Task requirements - Reproduce each line exactly, including spacing and punctuation.
>> Begin Data provided
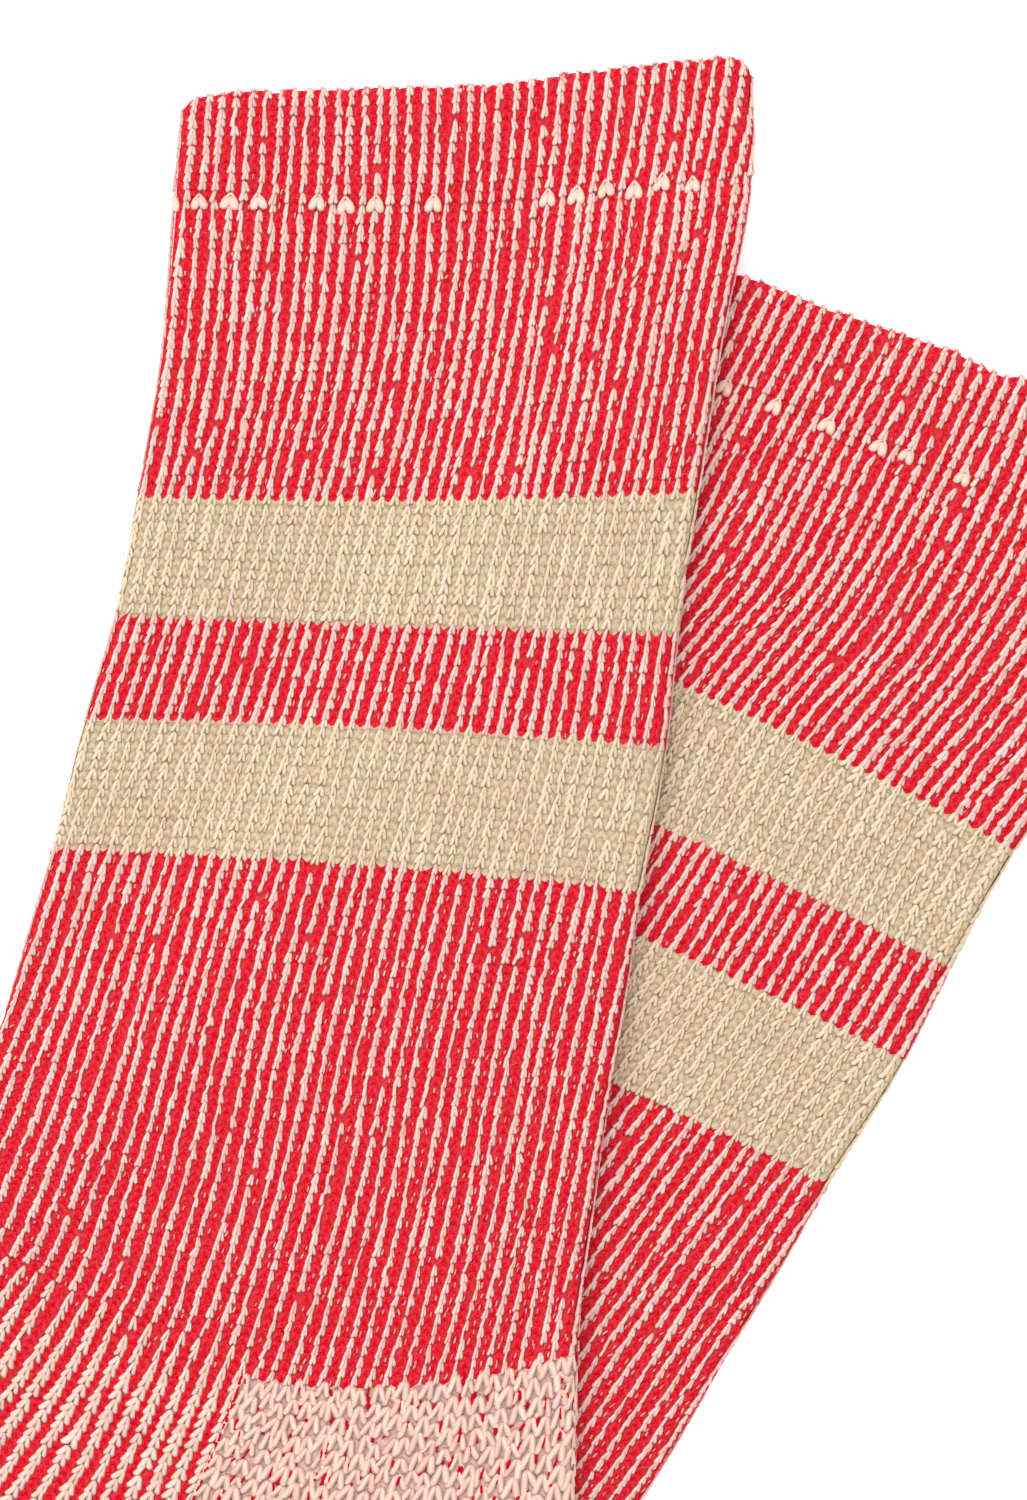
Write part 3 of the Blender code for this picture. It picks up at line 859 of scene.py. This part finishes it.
def layYarns(sock, pattern, places):
    count = len(places["q"])
    base = pattern["points"][None]
    x = base[..., 0] * places["wide"][:, None]
    y = base[..., 1] * places["long"][:, None]
    turn = places["turn"][:, None]
    turned = x * np.cos(turn) - y * np.sin(turn)
    y = x * np.sin(turn) + y * np.cos(turn)
    q = places["q"][:, None] - y * mm * places["stretch"][:, None]
    c = places["c"][:, None] + turned * mm / pitchAt(sock, places["q"])[:, None]
    z = base[..., 2] * places["thick"][:, None] + places["lift"][:, None]
    points = sockPoints(sock, q.ravel(), c.ravel(), z.ravel() * mm)
    points[:, 2] = np.maximum(points[:, 2], 0.02 * mm)    # pressed flat on the table
    size = base.shape[1]
    loops = len(pattern["corners"])
    number = np.arange(count)[:, None]
    corners = (pattern["corners"][None] + number * size).ravel()
    starts = (pattern["starts"][None] + number * loops).ravel()
    uvs = pattern["uvs"][None] + places["tone"][:, None, None] * stitchTone["fibreShift"]
    # Painted shade: each stitch takes a darker tone towards its low side
    high = (base[..., 2] - base[..., 2].min()) / np.ptp(base[..., 2])
    paintedShade = stitchTone["paintedShade"] * (high - stitchTone["level"])
    return {
        "points": points,
        "corners": corners,
        "starts": starts,
        "uvs": uvs.reshape(-1, 2),
        "tone": (places["tone"][:, None] * stitchTone["own"] + paintedShade).ravel(),
        "stripe": np.repeat(places["stripe"], size),
        "slot": np.repeat(places["slot"], len(pattern["starts"])),
    }


def joinYarns(name, sock, layers, materials):
    pointCount = np.cumsum([0] + [len(layer["points"]) for layer in layers])
    loopCount = np.cumsum([0] + [len(layer["corners"]) for layer in layers])
    corners = np.concatenate([layer["corners"] + n for layer, n in zip(layers, pointCount)])
    starts = np.concatenate([layer["starts"] + n for layer, n in zip(layers, loopCount)])
    points = np.concatenate([layer["points"] for layer in layers])
    piece = buildMesh(sock["node"] + "_" + name, points, corners, starts, materials)
    addUv(piece.data, "yarn", np.concatenate([layer["uvs"] for layer in layers]))
    addValue(piece.data, "tone", np.concatenate([layer["tone"] for layer in layers]))
    addValue(piece.data, "stripe", np.concatenate([layer["stripe"] for layer in layers]))
    slots = np.concatenate([layer["slot"] for layer in layers])
    piece.data.polygons.foreach_set("material_index", slots.astype(np.int32))
    sock.setdefault("pieces", []).append(piece)
    print("  " + piece.name, len(piece.data.loops) - 2 * len(piece.data.polygons), "triangles")


# Smooth noise along each wale
def drift(rng, wales, courses, reach):
    window = np.hanning(2 * reach + 3)
    rough = rng.normal(size=(wales, courses + 2 * reach + 2))
    smooth = np.array([np.convolve(row, window, "valid") for row in rough])
    return smooth[:, :courses] / math.sqrt((window ** 2).sum())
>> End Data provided
Written solution -
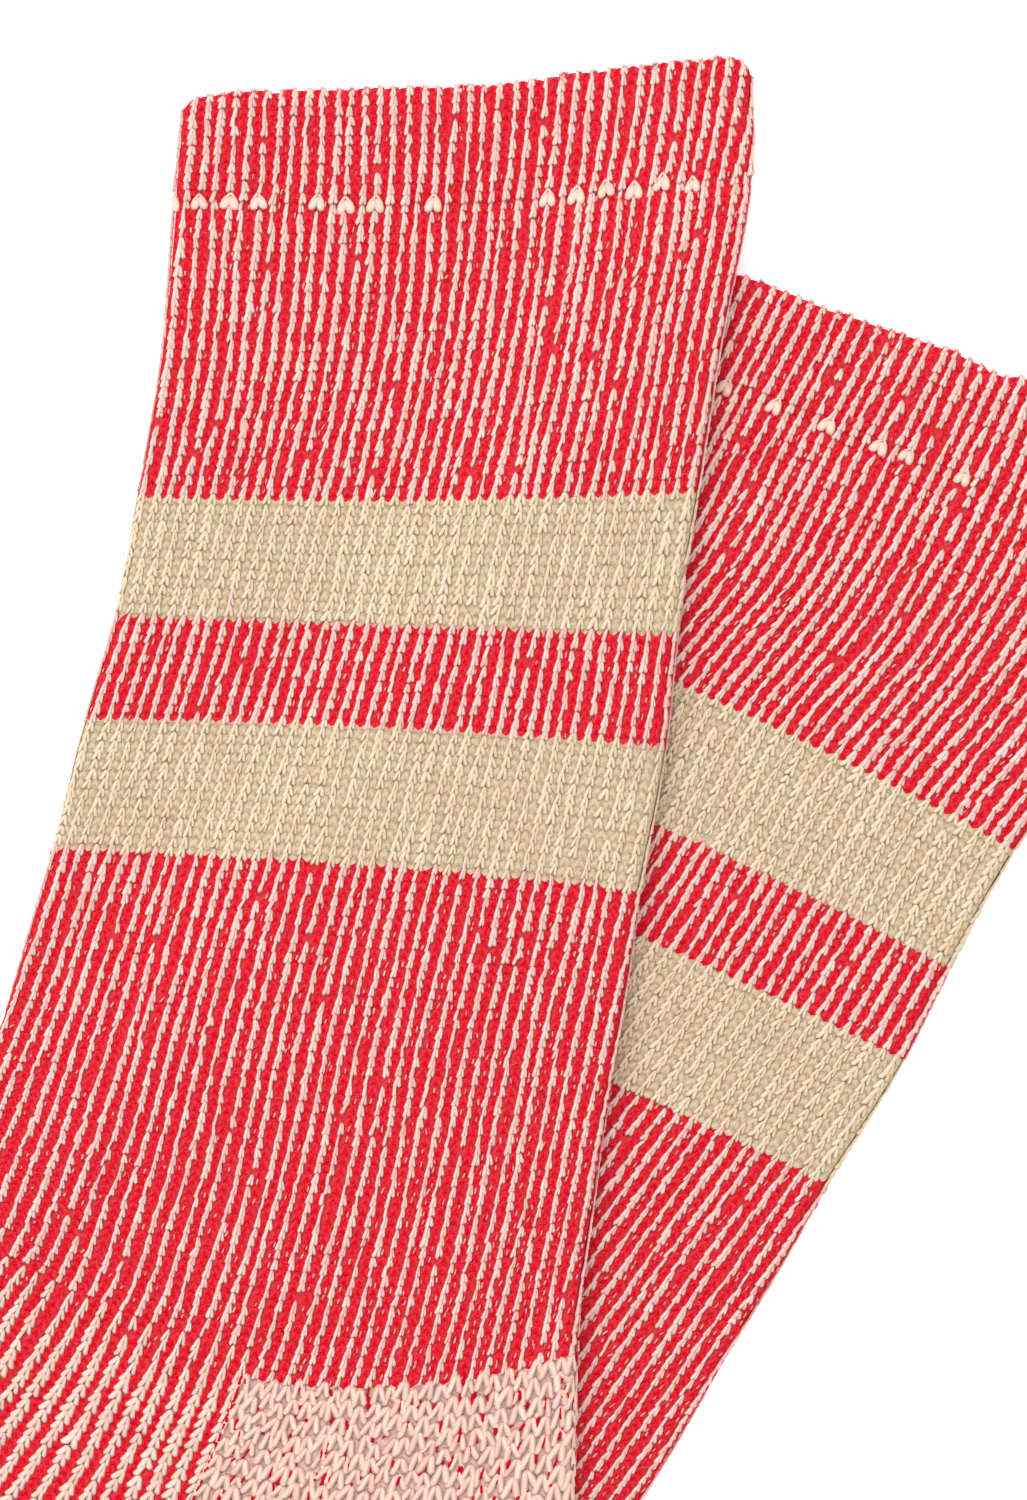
Write part 3 of the Blender code for this picture. It picks up at line 859 of scene.py. This part finishes it.
def layYarns(sock, pattern, places):
    count = len(places["q"])
    base = pattern["points"][None]
    x = base[..., 0] * places["wide"][:, None]
    y = base[..., 1] * places["long"][:, None]
    turn = places["turn"][:, None]
    turned = x * np.cos(turn) - y * np.sin(turn)
    y = x * np.sin(turn) + y * np.cos(turn)
    q = places["q"][:, None] - y * mm * places["stretch"][:, None]
    c = places["c"][:, None] + turned * mm / pitchAt(sock, places["q"])[:, None]
    z = base[..., 2] * places["thick"][:, None] + places["lift"][:, None]
    points = sockPoints(sock, q.ravel(), c.ravel(), z.ravel() * mm)
    points[:, 2] = np.maximum(points[:, 2], 0.02 * mm)    # pressed flat on the table
    size = base.shape[1]
    loops = len(pattern["corners"])
    number = np.arange(count)[:, None]
    corners = (pattern["corners"][None] + number * size).ravel()
    starts = (pattern["starts"][None] + number * loops).ravel()
    uvs = pattern["uvs"][None] + places["tone"][:, None, None] * stitchTone["fibreShift"]
    # Painted shade: each stitch takes a darker tone towards its low side
    high = (base[..., 2] - base[..., 2].min()) / np.ptp(base[..., 2])
    paintedShade = stitchTone["paintedShade"] * (high - stitchTone["level"])
    return {
        "points": points,
        "corners": corners,
        "starts": starts,
        "uvs": uvs.reshape(-1, 2),
        "tone": (places["tone"][:, None] * stitchTone["own"] + paintedShade).ravel(),
        "stripe": np.repeat(places["stripe"], size),
        "slot": np.repeat(places["slot"], len(pattern["starts"])),
    }


def joinYarns(name, sock, layers, materials):
    pointCount = np.cumsum([0] + [len(layer["points"]) for layer in layers])
    loopCount = np.cumsum([0] + [len(layer["corners"]) for layer in layers])
    corners = np.concatenate([layer["corners"] + n for layer, n in zip(layers, pointCount)])
    starts = np.concatenate([layer["starts"] + n for layer, n in zip(layers, loopCount)])
    points = np.concatenate([layer["points"] for layer in layers])
    piece = buildMesh(sock["node"] + "_" + name, points, corners, starts, materials)
    addUv(piece.data, "yarn", np.concatenate([layer["uvs"] for layer in layers]))
    addValue(piece.data, "tone", np.concatenate([layer["tone"] for layer in layers]))
    addValue(piece.data, "stripe", np.concatenate([layer["stripe"] for layer in layers]))
    slots = np.concatenate([layer["slot"] for layer in layers])
    piece.data.polygons.foreach_set("material_index", slots.astype(np.int32))
    sock.setdefault("pieces", []).append(piece)
    print("  " + piece.name, len(piece.data.loops) - 2 * len(piece.data.polygons), "triangles")


# Smooth noise along each wale
def drift(rng, wales, courses, reach):
    window = np.hanning(2 * reach + 3)
    rough = rng.normal(size=(wales, courses + 2 * reach + 2))
    smooth = np.array([np.convolve(row, window, "valid") for row in rough])
    return smooth[:, :courses] / math.sqrt((window ** 2).sum())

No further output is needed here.